Stated exercise> Beginning with the first line of the data below, extract each line up to and including the one containing "return without(rail.cut(hollow), casing_rivets())". Copy them exactly and add nothing.

--- start Data lines ---

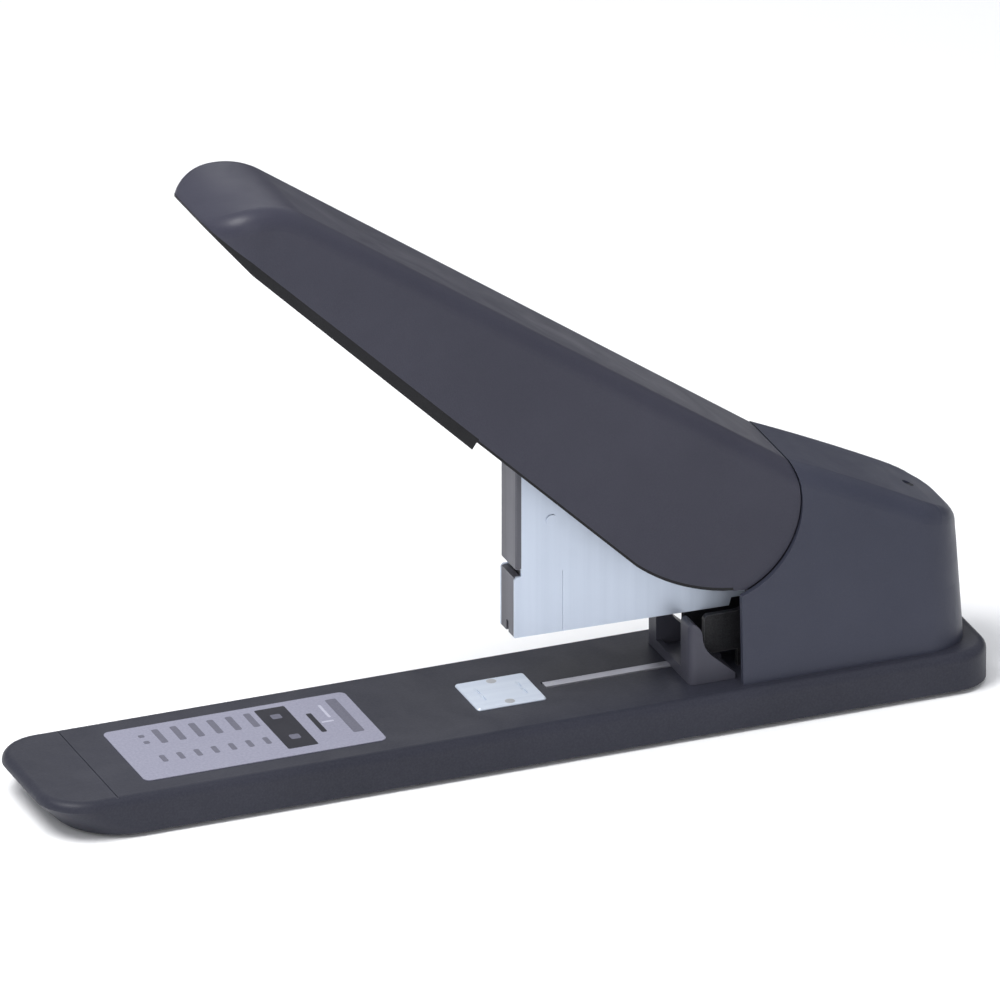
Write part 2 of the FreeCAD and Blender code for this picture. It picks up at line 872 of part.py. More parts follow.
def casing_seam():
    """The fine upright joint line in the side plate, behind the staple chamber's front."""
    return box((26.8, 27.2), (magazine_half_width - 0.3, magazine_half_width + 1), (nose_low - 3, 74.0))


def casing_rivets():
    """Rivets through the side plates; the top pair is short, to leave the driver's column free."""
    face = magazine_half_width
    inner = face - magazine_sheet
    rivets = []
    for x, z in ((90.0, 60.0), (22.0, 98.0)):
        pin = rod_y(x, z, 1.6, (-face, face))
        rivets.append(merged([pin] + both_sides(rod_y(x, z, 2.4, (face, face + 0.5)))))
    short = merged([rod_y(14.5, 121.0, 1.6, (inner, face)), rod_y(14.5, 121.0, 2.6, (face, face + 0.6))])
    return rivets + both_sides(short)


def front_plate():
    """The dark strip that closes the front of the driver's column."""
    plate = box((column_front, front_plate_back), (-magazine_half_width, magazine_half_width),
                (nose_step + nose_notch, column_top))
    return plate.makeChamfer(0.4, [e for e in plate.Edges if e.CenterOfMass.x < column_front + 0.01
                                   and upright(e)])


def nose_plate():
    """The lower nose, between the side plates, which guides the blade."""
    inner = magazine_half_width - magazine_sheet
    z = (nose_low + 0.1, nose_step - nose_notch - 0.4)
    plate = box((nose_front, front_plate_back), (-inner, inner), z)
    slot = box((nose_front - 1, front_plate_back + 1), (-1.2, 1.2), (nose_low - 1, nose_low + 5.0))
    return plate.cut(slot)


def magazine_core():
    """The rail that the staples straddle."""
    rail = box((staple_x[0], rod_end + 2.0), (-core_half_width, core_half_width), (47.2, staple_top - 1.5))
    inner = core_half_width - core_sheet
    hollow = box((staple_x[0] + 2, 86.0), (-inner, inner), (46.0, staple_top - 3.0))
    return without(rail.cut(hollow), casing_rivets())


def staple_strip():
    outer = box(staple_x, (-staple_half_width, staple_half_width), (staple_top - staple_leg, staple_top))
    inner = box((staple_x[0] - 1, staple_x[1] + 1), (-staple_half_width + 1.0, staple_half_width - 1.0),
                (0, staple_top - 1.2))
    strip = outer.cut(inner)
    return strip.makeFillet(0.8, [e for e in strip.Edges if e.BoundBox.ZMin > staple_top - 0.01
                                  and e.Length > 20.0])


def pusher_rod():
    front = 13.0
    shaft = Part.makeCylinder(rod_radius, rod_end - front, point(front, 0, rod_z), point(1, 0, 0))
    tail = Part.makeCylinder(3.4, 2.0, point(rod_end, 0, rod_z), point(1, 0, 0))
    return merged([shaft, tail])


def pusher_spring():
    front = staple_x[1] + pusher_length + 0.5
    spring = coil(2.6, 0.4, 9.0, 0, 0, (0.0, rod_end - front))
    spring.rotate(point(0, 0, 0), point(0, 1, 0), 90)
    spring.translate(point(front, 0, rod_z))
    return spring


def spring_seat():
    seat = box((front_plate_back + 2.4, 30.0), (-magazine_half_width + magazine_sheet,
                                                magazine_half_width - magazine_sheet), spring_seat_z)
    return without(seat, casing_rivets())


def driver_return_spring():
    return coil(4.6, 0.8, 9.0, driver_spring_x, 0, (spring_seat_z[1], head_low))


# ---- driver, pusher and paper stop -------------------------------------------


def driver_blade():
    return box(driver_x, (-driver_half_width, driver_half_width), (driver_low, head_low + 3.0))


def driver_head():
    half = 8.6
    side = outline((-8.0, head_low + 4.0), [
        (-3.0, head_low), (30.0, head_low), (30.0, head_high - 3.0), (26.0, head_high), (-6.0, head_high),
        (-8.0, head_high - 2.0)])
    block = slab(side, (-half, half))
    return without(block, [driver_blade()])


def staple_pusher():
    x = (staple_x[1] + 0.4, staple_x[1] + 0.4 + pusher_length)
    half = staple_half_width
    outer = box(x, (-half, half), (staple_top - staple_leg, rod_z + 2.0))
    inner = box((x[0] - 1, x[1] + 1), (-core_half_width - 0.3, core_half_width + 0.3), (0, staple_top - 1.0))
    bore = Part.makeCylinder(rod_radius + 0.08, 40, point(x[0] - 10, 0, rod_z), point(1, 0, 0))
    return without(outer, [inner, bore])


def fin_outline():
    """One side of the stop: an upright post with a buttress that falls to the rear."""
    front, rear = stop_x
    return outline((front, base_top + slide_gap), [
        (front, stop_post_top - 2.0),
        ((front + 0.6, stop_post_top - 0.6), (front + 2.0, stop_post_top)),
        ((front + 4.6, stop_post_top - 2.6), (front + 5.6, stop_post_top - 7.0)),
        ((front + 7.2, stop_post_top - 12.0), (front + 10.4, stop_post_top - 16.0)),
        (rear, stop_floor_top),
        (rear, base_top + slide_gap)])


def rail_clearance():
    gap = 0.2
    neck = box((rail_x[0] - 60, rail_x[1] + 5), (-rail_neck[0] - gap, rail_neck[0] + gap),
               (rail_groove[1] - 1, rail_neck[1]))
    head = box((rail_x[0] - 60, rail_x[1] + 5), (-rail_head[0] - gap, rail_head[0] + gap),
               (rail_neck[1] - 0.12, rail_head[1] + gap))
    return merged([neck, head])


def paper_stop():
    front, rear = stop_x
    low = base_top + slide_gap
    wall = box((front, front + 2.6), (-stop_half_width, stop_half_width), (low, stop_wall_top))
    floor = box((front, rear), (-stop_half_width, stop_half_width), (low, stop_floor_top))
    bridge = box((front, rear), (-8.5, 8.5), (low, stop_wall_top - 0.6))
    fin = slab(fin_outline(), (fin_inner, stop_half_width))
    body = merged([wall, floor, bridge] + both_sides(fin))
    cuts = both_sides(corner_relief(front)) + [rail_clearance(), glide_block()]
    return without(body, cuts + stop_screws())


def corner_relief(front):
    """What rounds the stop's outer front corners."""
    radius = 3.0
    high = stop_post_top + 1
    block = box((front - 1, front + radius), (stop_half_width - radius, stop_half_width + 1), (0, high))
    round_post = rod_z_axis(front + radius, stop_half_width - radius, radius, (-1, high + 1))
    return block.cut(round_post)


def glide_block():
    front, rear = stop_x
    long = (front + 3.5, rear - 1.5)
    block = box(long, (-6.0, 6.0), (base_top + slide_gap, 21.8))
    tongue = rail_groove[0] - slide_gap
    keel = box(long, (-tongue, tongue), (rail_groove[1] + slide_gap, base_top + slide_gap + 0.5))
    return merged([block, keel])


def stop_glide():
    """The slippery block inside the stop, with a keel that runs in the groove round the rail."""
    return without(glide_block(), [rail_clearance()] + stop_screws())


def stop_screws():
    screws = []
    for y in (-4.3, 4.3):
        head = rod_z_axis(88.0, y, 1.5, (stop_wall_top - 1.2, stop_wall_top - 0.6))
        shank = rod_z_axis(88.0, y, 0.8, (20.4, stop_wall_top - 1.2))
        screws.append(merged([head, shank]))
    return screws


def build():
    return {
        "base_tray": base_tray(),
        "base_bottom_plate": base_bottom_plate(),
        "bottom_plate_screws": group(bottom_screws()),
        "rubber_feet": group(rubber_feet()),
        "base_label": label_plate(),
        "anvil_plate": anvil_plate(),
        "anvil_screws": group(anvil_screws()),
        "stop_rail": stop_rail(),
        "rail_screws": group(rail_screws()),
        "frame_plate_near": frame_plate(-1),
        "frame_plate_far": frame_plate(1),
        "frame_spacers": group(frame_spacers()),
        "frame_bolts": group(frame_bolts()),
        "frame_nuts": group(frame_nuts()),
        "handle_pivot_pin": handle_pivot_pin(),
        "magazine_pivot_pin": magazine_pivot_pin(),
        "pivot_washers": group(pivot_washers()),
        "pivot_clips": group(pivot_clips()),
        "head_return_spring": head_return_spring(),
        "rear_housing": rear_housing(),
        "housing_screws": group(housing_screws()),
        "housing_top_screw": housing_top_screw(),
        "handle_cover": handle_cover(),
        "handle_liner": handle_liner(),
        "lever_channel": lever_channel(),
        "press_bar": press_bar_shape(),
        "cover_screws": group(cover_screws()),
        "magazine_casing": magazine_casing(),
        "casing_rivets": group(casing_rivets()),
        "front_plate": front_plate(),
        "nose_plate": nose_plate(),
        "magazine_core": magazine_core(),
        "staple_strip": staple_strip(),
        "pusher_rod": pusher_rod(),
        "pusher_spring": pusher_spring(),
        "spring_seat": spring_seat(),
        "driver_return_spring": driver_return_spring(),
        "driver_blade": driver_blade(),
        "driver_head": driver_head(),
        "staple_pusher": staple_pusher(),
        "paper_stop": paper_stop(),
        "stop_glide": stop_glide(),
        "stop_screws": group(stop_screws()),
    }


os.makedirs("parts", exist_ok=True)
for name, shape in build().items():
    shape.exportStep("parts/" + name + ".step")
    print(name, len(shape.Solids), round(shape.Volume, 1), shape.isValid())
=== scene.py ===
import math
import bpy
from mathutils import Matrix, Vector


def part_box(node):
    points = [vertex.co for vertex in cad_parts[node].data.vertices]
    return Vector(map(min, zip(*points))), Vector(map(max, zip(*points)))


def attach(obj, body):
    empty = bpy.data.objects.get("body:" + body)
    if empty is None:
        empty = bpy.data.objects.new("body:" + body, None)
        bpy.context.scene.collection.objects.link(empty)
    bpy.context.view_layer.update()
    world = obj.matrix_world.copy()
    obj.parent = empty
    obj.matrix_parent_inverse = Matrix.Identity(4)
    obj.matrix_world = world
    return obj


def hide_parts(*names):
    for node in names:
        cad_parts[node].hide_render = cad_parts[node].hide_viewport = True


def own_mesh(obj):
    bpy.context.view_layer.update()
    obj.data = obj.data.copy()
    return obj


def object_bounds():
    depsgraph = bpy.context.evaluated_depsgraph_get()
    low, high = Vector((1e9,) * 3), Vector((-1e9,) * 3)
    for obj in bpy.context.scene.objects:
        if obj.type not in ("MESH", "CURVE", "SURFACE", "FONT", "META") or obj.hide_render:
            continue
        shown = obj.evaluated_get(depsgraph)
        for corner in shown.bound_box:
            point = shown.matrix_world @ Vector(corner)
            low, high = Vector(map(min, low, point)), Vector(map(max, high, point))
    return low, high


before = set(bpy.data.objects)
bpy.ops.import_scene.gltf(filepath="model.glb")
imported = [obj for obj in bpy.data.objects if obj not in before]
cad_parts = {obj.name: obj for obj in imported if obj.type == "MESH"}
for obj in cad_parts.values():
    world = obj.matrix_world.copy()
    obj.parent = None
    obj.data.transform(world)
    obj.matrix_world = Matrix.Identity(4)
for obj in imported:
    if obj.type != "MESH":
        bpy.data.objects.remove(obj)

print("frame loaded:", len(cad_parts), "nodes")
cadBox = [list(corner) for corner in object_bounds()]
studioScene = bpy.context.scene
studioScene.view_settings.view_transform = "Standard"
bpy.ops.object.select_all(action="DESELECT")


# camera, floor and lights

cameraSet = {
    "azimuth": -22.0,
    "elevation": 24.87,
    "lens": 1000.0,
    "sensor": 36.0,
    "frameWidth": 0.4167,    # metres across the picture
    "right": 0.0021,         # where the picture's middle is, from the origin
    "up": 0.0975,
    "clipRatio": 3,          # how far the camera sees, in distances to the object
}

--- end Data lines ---

Expected answer>
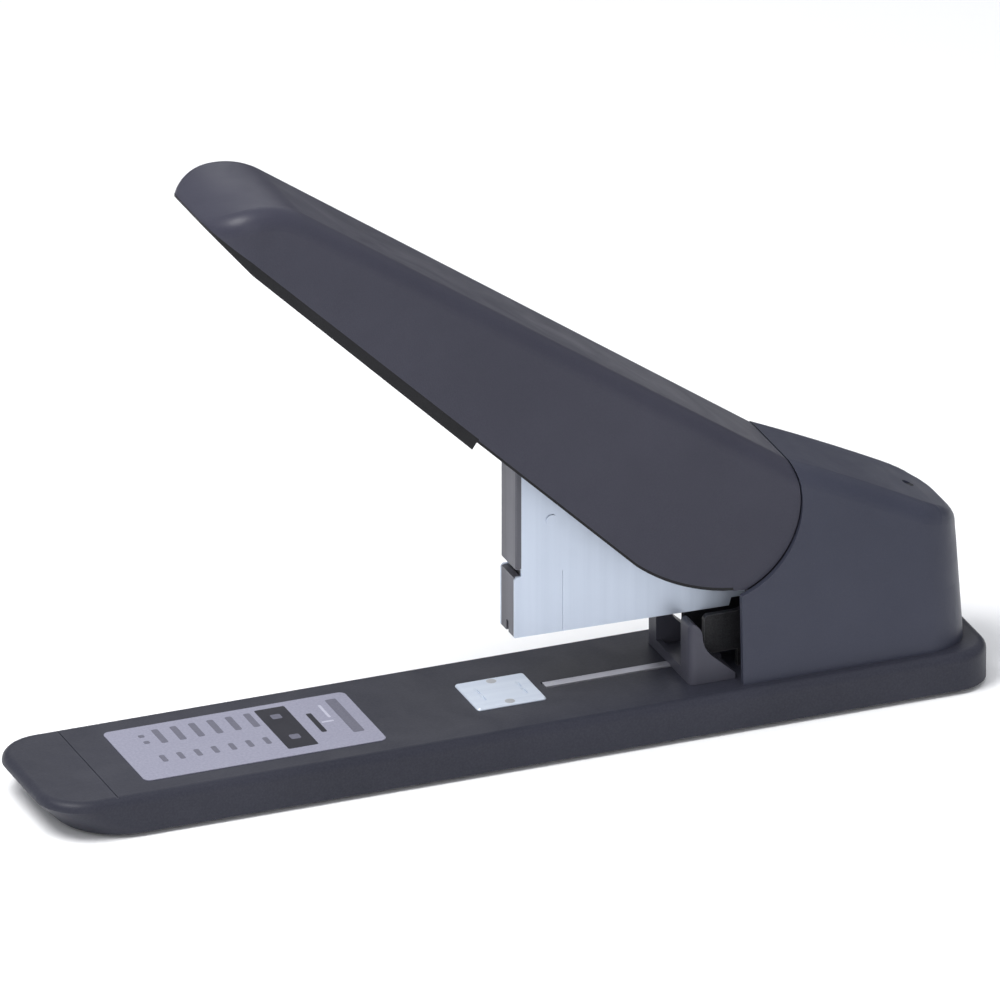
Write part 2 of the FreeCAD and Blender code for this picture. It picks up at line 872 of part.py. More parts follow.
def casing_seam():
    """The fine upright joint line in the side plate, behind the staple chamber's front."""
    return box((26.8, 27.2), (magazine_half_width - 0.3, magazine_half_width + 1), (nose_low - 3, 74.0))


def casing_rivets():
    """Rivets through the side plates; the top pair is short, to leave the driver's column free."""
    face = magazine_half_width
    inner = face - magazine_sheet
    rivets = []
    for x, z in ((90.0, 60.0), (22.0, 98.0)):
        pin = rod_y(x, z, 1.6, (-face, face))
        rivets.append(merged([pin] + both_sides(rod_y(x, z, 2.4, (face, face + 0.5)))))
    short = merged([rod_y(14.5, 121.0, 1.6, (inner, face)), rod_y(14.5, 121.0, 2.6, (face, face + 0.6))])
    return rivets + both_sides(short)


def front_plate():
    """The dark strip that closes the front of the driver's column."""
    plate = box((column_front, front_plate_back), (-magazine_half_width, magazine_half_width),
                (nose_step + nose_notch, column_top))
    return plate.makeChamfer(0.4, [e for e in plate.Edges if e.CenterOfMass.x < column_front + 0.01
                                   and upright(e)])


def nose_plate():
    """The lower nose, between the side plates, which guides the blade."""
    inner = magazine_half_width - magazine_sheet
    z = (nose_low + 0.1, nose_step - nose_notch - 0.4)
    plate = box((nose_front, front_plate_back), (-inner, inner), z)
    slot = box((nose_front - 1, front_plate_back + 1), (-1.2, 1.2), (nose_low - 1, nose_low + 5.0))
    return plate.cut(slot)


def magazine_core():
    """The rail that the staples straddle."""
    rail = box((staple_x[0], rod_end + 2.0), (-core_half_width, core_half_width), (47.2, staple_top - 1.5))
    inner = core_half_width - core_sheet
    hollow = box((staple_x[0] + 2, 86.0), (-inner, inner), (46.0, staple_top - 3.0))
    return without(rail.cut(hollow), casing_rivets())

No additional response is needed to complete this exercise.